● Given task
Up to and including the line containing "rim_land = 0.2; // [0.1:0.05:0.4]", please reproduce the lines of the listing below, starting from the top.

● Supplied data
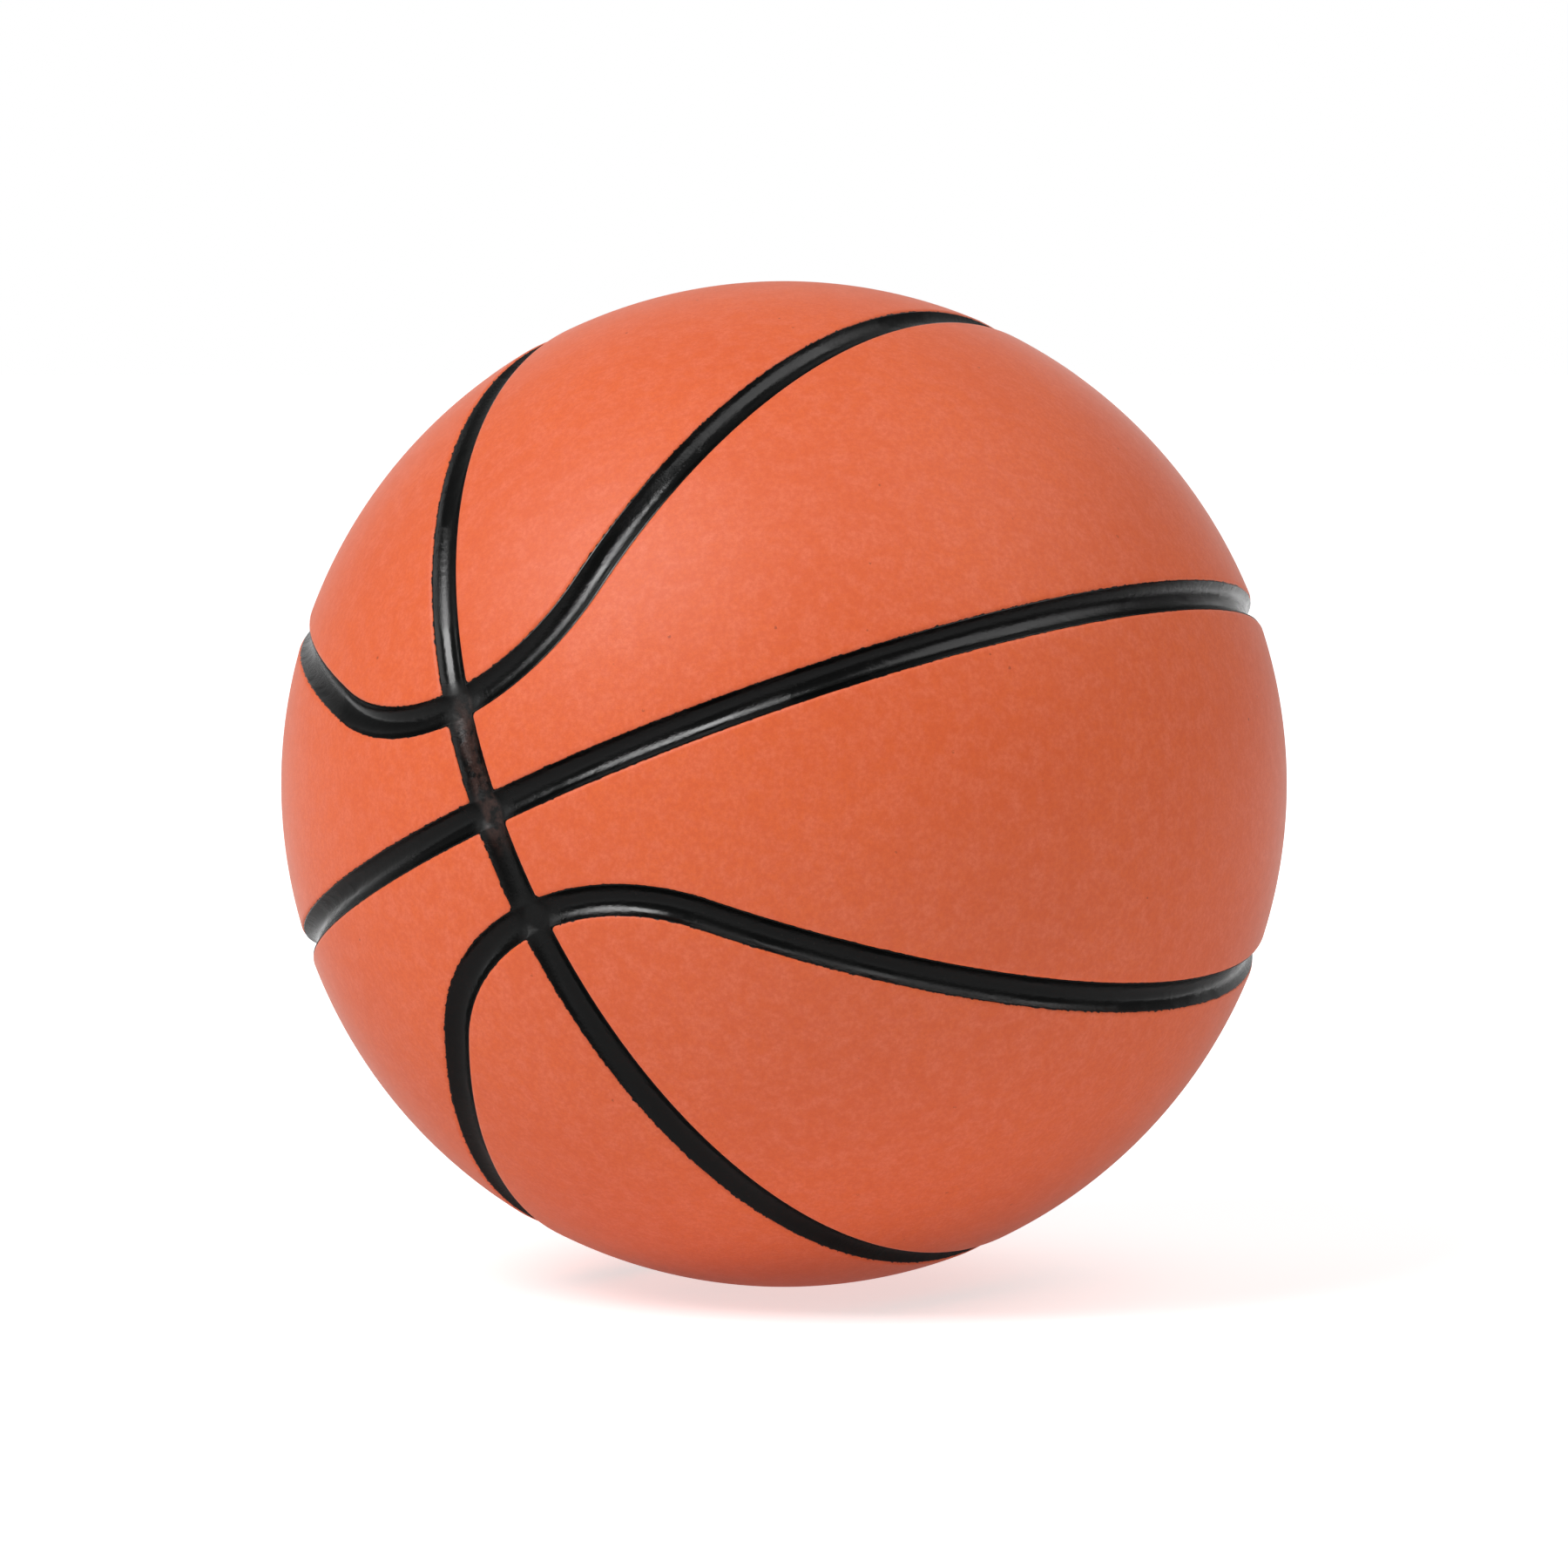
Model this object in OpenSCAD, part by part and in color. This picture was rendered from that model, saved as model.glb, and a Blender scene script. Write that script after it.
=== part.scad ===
// Basketball, full size, laminated: a wound bladder, a ribbed rubber carcass and
// eight cover panels laid between the ribs. All lengths are in millimetres.
// The origin is the ball's centre. Seams are laid out in the ball's own frame, where
// the level seam lies in the XY plane and the upright seam in the XZ plane, and the
// whole ball is then leaned and turned into the attitude in which it rests.

/* [Ball] */
// Diameter over the cover panels, pumped up
ball_d = 243; // [238:1:248]

/* [Wall] */
// Thickness of a cover panel
panel_t = 2.2; // [2:0.1:3]
// Thickness of the carcass under a panel
carcass_t = 1; // [0.8:0.1:2]
// Thickness of the thread winding
winding_t = 0.5; // [0.4:0.1:1.2]
// Thickness of the bladder
bladder_t = 0.7; // [0.5:0.1:1.5]
// Film of cement between two layers, and beside a rib
cement_t = 0.05; // [0.03:0.01:0.1]

/* [Channels] */
// Width of a rib, which is the black of the channel
channel_w = 7.3; // [5:0.1:8.5]
// Depth of the channel along its middle
channel_depth = 2.5; // [1.5:0.1:2.8]
// How far the rim of a rib lies below the cover
rim_drop = 0.35; // [0.2:0.05:0.6]
// Width of the rounded lip of a panel beside the channel
lip_w = 1.4; // [0.8:0.1:2]
// Flat rim of a rib beside its hollow
rim_land = 0.2; // [0.1:0.05:0.4]

/* [Seam layout] */
// Latitude at which a curved seam crosses the upright seam, in degrees
tip_lat = 12.5; // [10:0.5:15]
// Latitude of a curved seam at its flanks, in degrees
flank_lat = 45.3; // [43:0.1:47]
// Angular radius of the tight bend round each tip, in degrees
tip_bend = 24.1; // [22:0.1:26]

/* [Resting attitude] */
// Lean of the level seam, in degrees
lean = 23.4; // [0:0.1:90]
// Turn about the vertical, in degrees
heading = -124.1; // [-180:0.1:180]

/* [Valve] */
// Longitude of the valve in the ball's own frame, in degrees
valve_lon = -90; // [-95:1:-85]
// Latitude of the valve in the ball's own frame, in degrees
valve_lat = 22; // [19:1:25]
// Diameter of the seat's neck, which shows in the cover
neck_d = 9; // [8:0.5:11]
// Diameter of the seat's flange inside the bladder
flange_d = 28; // [22:1:34]
// Thickness of the flange
flange_t = 1.5; // [1:0.1:2.5]
// Length of the neck inside the flange
neck_in = 9; // [7:0.5:12]
// Diameter of the valve core
core_d = 5.6; // [5:0.1:6]
// Diameter of the bulb that holds the core in its seat
bulb_d = 7.6; // [7:0.1:7.8]
// Length of the bulb
bulb_h = 3; // [2:0.5:4]
// Length of solid rubber below the needle hole, which the slit closes
slit_h = 4.5; // [3.5:0.5:6]
// Diameter of the needle hole
needle_d = 1.8; // [1.6:0.1:2]
// Widened mouth of the needle hole
mouth_d = 3; // [2.6:0.1:3.6]
// How far the valve lies below the cover
valve_drop = 0.5; // [0.3:0.1:1]
// Clearance round the neck and the core
valve_clearance = 0.1; // [0.05:0.05:0.2]

/* [Hidden] */

panel_color = "#e07448";
channel_color = "#161514";
thread_color = "#d9d4c6";
bladder_color = "#2c2b2a";
valve_color = "#3a3836";

// Segments of a drawn circle, and steps along a tip bend, a flank bend, a lip and a hollow
fine = 96;
tip_steps = 9;
flank_steps = 30;
lip_steps = 3;
hollow_steps = 5;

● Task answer
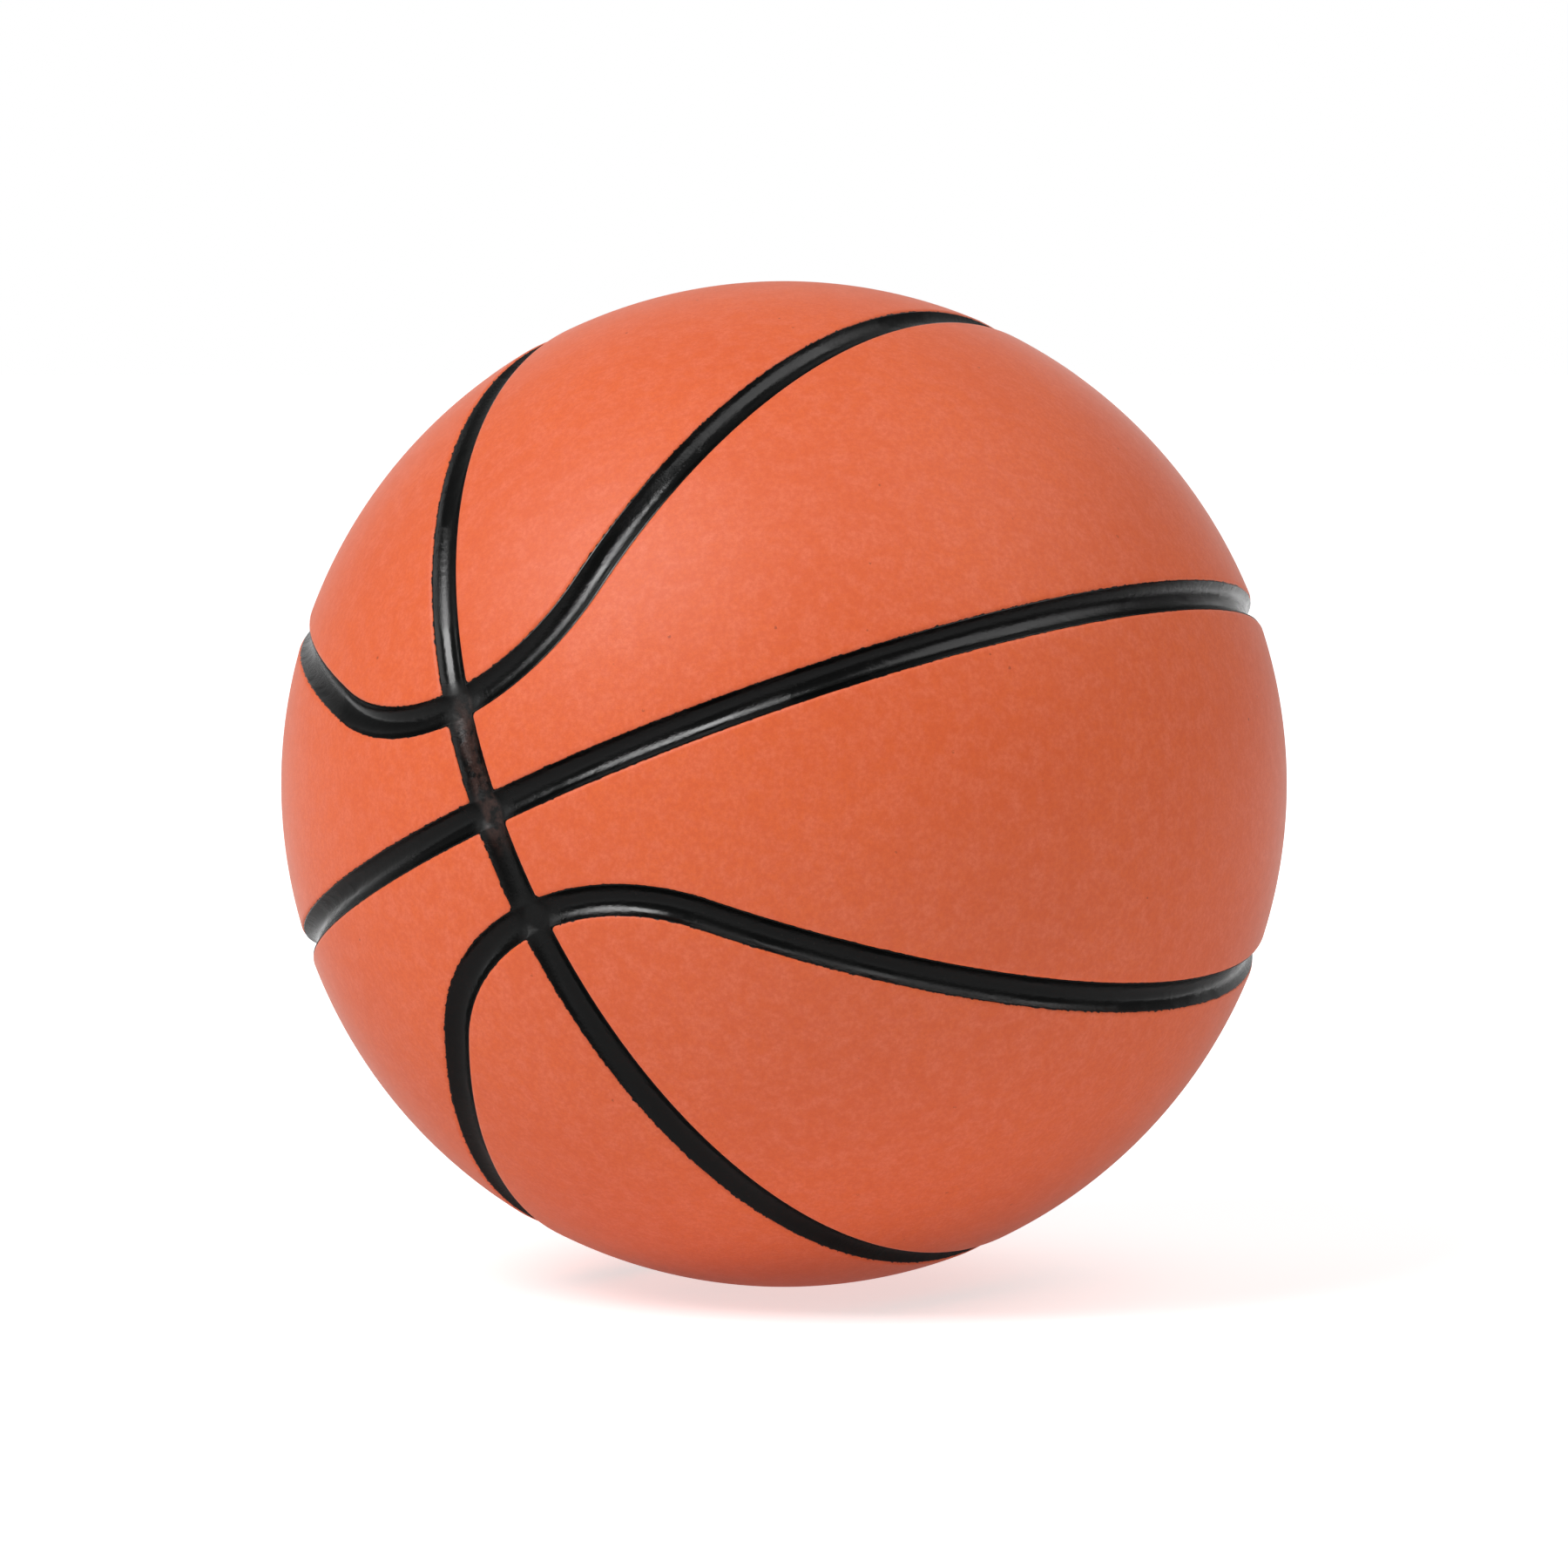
Model this object in OpenSCAD, part by part and in color. This picture was rendered from that model, saved as model.glb, and a Blender scene script. Write that script after it.
=== part.scad ===
// Basketball, full size, laminated: a wound bladder, a ribbed rubber carcass and
// eight cover panels laid between the ribs. All lengths are in millimetres.
// The origin is the ball's centre. Seams are laid out in the ball's own frame, where
// the level seam lies in the XY plane and the upright seam in the XZ plane, and the
// whole ball is then leaned and turned into the attitude in which it rests.

/* [Ball] */
// Diameter over the cover panels, pumped up
ball_d = 243; // [238:1:248]

/* [Wall] */
// Thickness of a cover panel
panel_t = 2.2; // [2:0.1:3]
// Thickness of the carcass under a panel
carcass_t = 1; // [0.8:0.1:2]
// Thickness of the thread winding
winding_t = 0.5; // [0.4:0.1:1.2]
// Thickness of the bladder
bladder_t = 0.7; // [0.5:0.1:1.5]
// Film of cement between two layers, and beside a rib
cement_t = 0.05; // [0.03:0.01:0.1]

/* [Channels] */
// Width of a rib, which is the black of the channel
channel_w = 7.3; // [5:0.1:8.5]
// Depth of the channel along its middle
channel_depth = 2.5; // [1.5:0.1:2.8]
// How far the rim of a rib lies below the cover
rim_drop = 0.35; // [0.2:0.05:0.6]
// Width of the rounded lip of a panel beside the channel
lip_w = 1.4; // [0.8:0.1:2]
// Flat rim of a rib beside its hollow
rim_land = 0.2; // [0.1:0.05:0.4]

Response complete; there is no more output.